◆ **Records for this exercise**
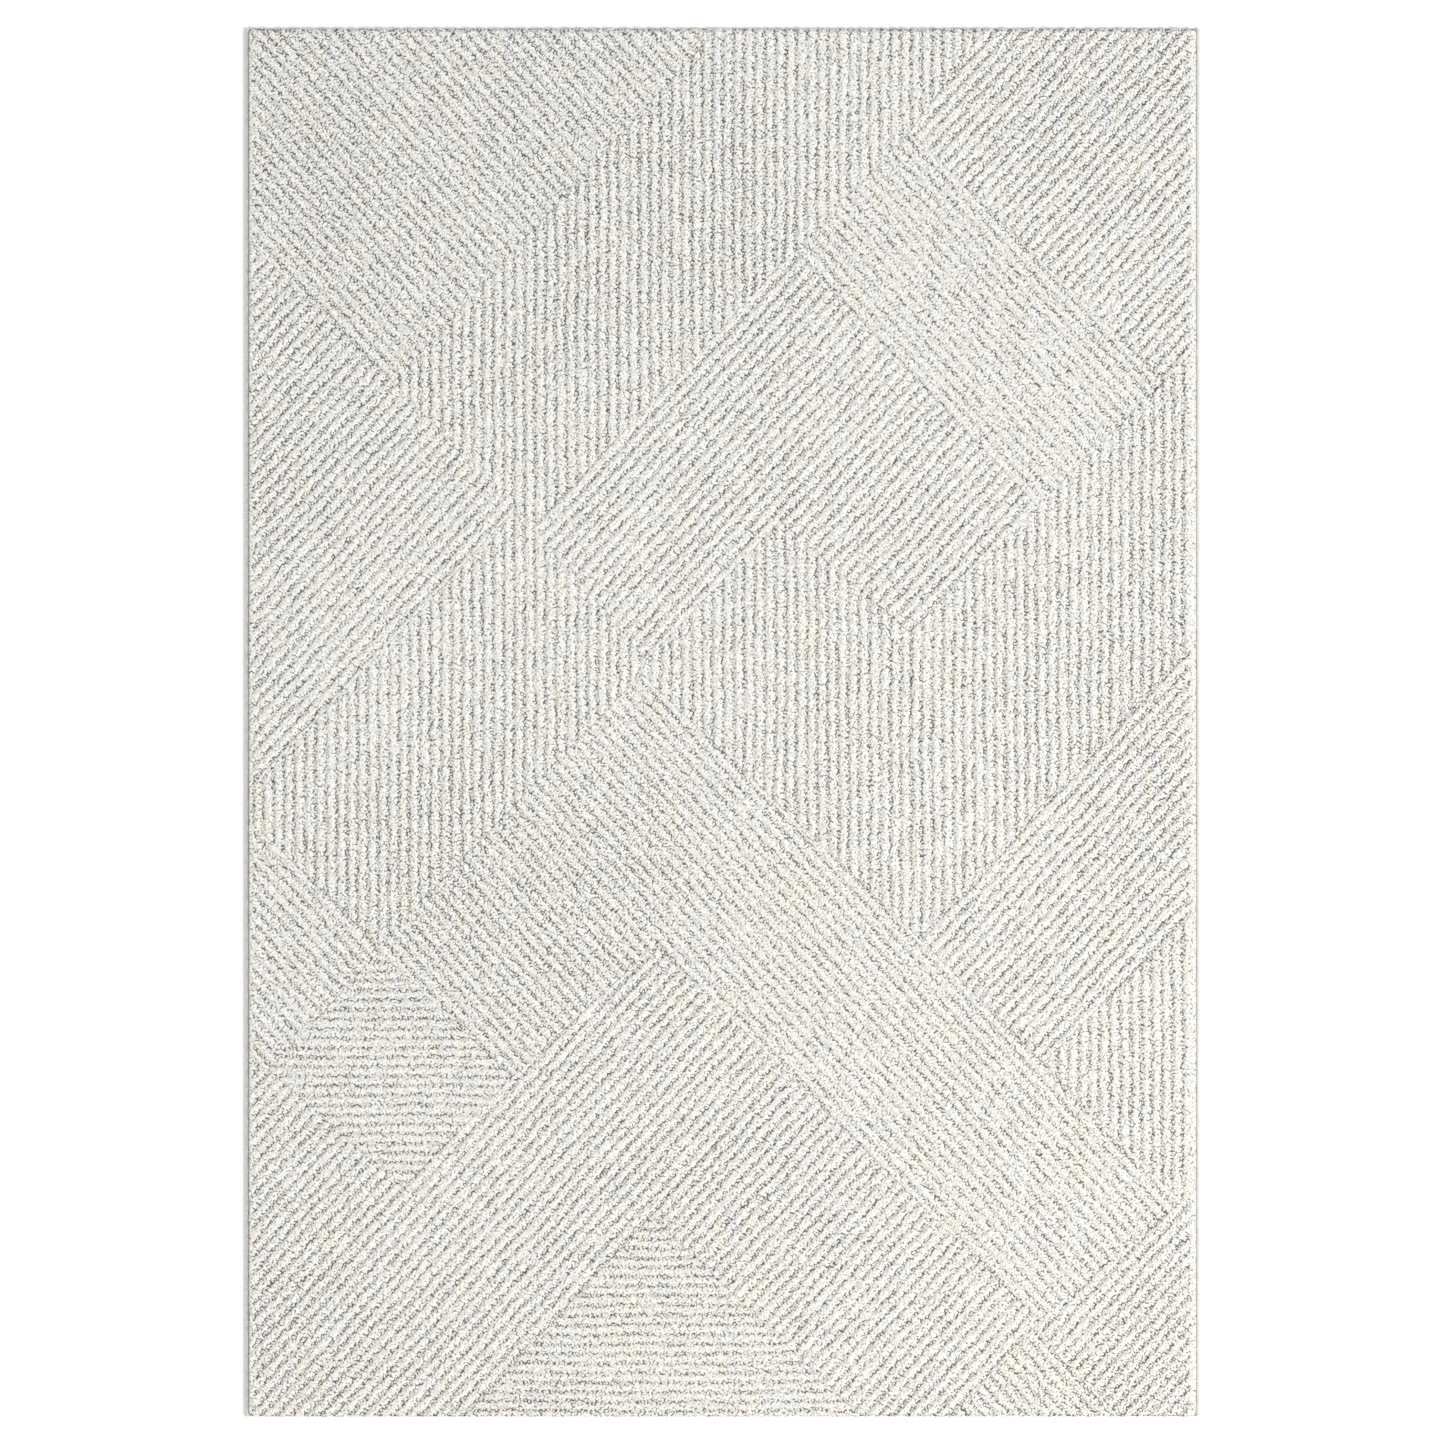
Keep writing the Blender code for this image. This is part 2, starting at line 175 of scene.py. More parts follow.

* * *

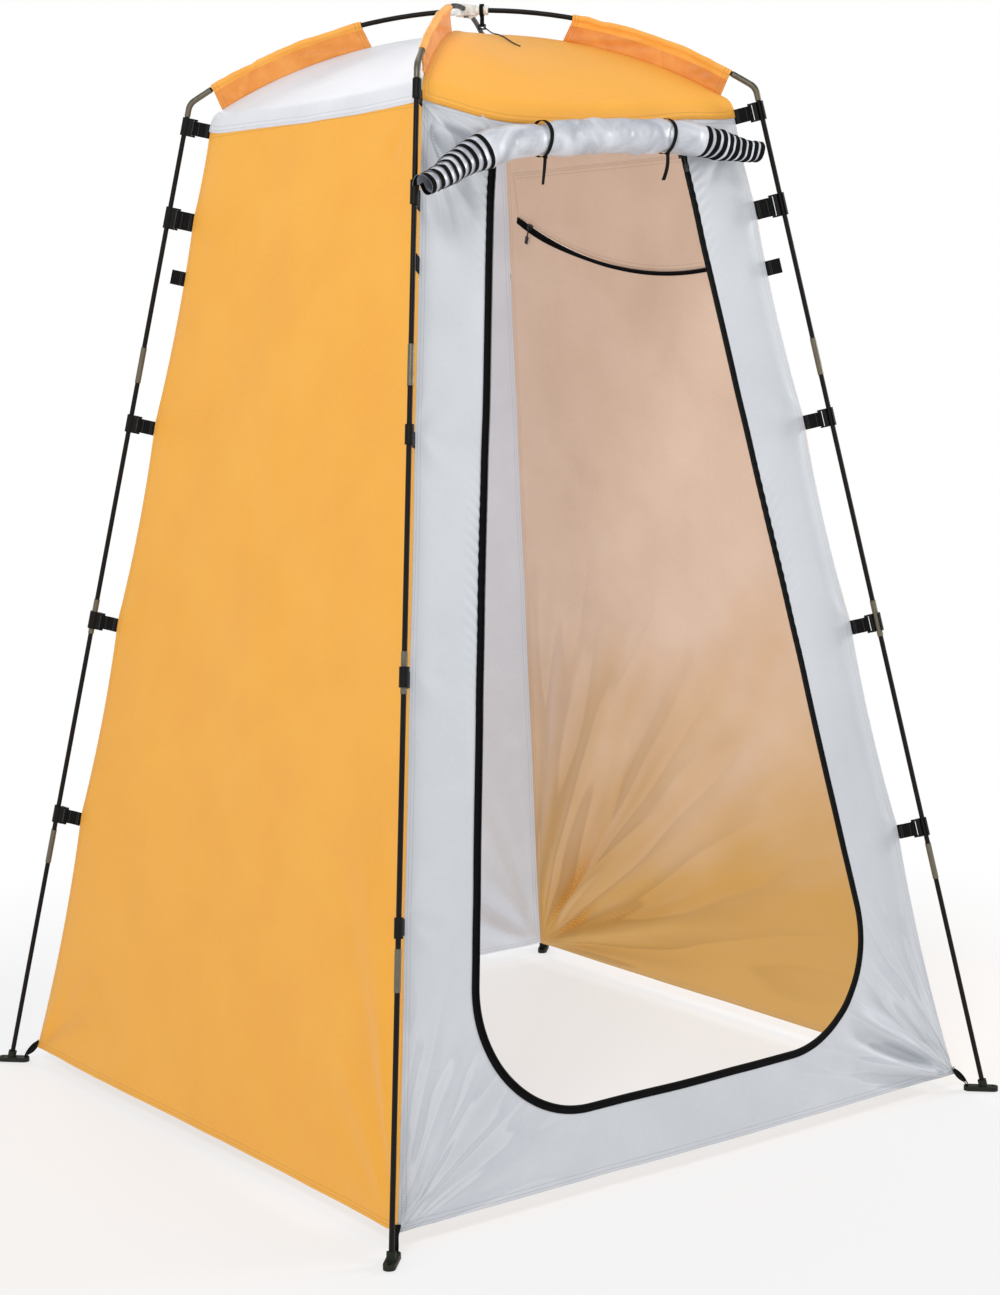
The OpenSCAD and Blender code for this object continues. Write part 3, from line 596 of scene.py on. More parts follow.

--

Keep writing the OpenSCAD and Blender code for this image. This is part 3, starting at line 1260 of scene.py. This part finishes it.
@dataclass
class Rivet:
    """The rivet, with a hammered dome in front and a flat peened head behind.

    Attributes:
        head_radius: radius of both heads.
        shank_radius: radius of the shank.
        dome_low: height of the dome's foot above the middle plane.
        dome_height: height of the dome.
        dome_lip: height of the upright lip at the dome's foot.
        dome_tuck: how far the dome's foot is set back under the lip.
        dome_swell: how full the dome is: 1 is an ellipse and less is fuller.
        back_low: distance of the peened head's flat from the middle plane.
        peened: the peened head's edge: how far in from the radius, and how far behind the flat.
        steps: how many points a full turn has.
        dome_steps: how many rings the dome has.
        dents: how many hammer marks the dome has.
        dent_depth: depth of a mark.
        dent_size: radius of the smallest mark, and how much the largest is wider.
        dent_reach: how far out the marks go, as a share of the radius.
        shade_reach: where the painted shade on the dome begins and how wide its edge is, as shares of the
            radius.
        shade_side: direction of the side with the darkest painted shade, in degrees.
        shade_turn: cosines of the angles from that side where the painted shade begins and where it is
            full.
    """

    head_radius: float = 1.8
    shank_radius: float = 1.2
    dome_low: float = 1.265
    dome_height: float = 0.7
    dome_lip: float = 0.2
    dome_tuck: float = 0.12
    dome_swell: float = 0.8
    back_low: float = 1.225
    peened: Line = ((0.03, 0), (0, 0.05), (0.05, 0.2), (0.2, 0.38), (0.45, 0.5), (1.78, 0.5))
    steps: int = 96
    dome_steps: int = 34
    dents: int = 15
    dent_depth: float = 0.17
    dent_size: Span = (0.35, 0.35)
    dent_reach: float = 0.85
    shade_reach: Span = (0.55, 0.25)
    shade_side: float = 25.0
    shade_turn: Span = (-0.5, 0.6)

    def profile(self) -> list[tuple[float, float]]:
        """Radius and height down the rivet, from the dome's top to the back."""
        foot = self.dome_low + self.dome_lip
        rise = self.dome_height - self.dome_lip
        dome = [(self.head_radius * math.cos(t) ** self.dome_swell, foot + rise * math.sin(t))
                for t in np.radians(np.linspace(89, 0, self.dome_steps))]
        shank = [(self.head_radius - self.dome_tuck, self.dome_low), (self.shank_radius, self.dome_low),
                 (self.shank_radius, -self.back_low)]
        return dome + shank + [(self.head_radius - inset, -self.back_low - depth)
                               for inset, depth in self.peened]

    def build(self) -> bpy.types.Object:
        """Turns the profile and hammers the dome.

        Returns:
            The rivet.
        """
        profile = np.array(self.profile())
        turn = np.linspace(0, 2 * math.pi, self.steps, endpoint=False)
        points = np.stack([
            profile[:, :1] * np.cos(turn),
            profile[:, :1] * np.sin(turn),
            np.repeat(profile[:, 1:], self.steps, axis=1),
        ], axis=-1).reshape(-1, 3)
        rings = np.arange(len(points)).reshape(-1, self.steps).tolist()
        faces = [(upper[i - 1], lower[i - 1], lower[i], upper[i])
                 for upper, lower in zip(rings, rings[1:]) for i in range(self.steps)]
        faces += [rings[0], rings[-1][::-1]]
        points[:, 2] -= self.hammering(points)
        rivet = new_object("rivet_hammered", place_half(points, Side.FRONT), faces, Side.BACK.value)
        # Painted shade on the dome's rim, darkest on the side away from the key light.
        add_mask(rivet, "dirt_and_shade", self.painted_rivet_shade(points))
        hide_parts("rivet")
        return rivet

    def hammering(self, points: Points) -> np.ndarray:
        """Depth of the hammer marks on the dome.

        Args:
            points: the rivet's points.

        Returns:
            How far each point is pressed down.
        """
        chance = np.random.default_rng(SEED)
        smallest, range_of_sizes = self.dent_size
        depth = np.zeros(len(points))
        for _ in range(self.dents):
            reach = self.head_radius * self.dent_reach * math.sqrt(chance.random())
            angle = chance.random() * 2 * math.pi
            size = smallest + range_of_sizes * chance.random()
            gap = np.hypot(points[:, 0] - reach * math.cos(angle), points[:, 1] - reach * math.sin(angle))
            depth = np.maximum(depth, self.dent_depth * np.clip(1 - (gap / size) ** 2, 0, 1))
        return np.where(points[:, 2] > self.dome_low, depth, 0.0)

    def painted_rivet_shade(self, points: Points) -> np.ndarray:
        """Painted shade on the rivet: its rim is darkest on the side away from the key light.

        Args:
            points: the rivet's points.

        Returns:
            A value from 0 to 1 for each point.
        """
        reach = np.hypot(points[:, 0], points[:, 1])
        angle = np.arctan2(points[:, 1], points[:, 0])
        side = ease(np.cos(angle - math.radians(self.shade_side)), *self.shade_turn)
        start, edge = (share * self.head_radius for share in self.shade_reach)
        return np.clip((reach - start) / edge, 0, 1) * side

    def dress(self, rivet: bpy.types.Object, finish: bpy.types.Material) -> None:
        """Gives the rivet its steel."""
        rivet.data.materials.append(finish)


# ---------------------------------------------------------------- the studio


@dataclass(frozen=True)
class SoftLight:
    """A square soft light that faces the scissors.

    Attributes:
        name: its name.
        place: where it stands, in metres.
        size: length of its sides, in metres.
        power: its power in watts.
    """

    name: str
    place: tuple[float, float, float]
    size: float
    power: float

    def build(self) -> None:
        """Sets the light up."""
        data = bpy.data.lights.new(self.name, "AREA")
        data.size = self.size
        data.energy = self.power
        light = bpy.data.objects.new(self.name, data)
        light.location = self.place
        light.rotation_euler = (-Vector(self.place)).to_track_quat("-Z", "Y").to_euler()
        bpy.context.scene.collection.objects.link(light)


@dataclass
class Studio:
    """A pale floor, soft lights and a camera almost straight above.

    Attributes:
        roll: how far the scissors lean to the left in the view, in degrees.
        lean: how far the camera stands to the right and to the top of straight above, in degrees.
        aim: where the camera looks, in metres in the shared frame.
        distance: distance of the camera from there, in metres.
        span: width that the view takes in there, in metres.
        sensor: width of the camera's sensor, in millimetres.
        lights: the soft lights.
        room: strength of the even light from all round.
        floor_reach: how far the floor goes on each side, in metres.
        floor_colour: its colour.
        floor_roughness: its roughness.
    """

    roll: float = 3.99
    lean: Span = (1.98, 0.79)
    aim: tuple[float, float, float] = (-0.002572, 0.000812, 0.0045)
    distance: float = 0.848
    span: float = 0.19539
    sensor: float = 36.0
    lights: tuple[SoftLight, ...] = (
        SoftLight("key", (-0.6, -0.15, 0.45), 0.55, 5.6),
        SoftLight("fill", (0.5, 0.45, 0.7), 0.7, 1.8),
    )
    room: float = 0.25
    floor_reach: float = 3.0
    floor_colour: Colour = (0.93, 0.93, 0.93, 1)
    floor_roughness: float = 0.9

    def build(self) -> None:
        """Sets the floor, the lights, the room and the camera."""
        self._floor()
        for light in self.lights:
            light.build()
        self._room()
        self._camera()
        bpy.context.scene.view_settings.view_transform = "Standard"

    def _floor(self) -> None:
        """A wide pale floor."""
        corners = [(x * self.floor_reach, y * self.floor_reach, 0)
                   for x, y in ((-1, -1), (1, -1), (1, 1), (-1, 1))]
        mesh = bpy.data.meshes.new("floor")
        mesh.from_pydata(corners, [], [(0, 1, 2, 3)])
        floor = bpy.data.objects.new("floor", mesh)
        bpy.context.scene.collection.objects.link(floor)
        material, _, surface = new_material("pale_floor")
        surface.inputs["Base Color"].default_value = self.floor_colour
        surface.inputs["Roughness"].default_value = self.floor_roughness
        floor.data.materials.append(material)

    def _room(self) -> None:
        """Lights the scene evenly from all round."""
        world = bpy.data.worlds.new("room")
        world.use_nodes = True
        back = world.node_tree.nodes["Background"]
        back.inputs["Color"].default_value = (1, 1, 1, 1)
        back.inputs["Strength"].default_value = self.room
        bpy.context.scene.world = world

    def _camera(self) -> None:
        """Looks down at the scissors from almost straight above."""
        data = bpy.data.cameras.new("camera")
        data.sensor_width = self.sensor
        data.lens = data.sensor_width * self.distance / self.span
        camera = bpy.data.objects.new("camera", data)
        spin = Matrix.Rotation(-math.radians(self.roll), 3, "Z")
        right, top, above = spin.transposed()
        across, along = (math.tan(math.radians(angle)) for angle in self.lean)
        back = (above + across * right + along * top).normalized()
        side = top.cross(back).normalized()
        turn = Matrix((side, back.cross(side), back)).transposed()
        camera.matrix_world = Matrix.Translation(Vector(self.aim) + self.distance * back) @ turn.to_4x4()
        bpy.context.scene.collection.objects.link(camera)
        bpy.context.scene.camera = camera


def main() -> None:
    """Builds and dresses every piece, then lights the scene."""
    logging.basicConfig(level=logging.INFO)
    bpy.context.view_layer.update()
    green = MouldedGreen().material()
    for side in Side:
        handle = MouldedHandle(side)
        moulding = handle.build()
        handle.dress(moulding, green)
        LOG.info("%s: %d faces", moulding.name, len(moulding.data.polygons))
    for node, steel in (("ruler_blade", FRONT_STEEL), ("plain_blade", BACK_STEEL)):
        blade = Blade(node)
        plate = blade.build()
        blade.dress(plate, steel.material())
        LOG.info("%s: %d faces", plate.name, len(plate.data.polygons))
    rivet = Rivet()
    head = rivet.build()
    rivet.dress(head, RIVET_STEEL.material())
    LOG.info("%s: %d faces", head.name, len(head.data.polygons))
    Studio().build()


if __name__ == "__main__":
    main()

◆ **What the task requires**
From the entries above, collect every line with the string "context" in it.

◆ **Task solution**
        bpy.context.scene.collection.objects.link(light)
        bpy.context.scene.view_settings.view_transform = "Standard"
        bpy.context.scene.collection.objects.link(floor)
        bpy.context.scene.world = world
        bpy.context.scene.collection.objects.link(camera)
        bpy.context.scene.camera = camera
    bpy.context.view_layer.update()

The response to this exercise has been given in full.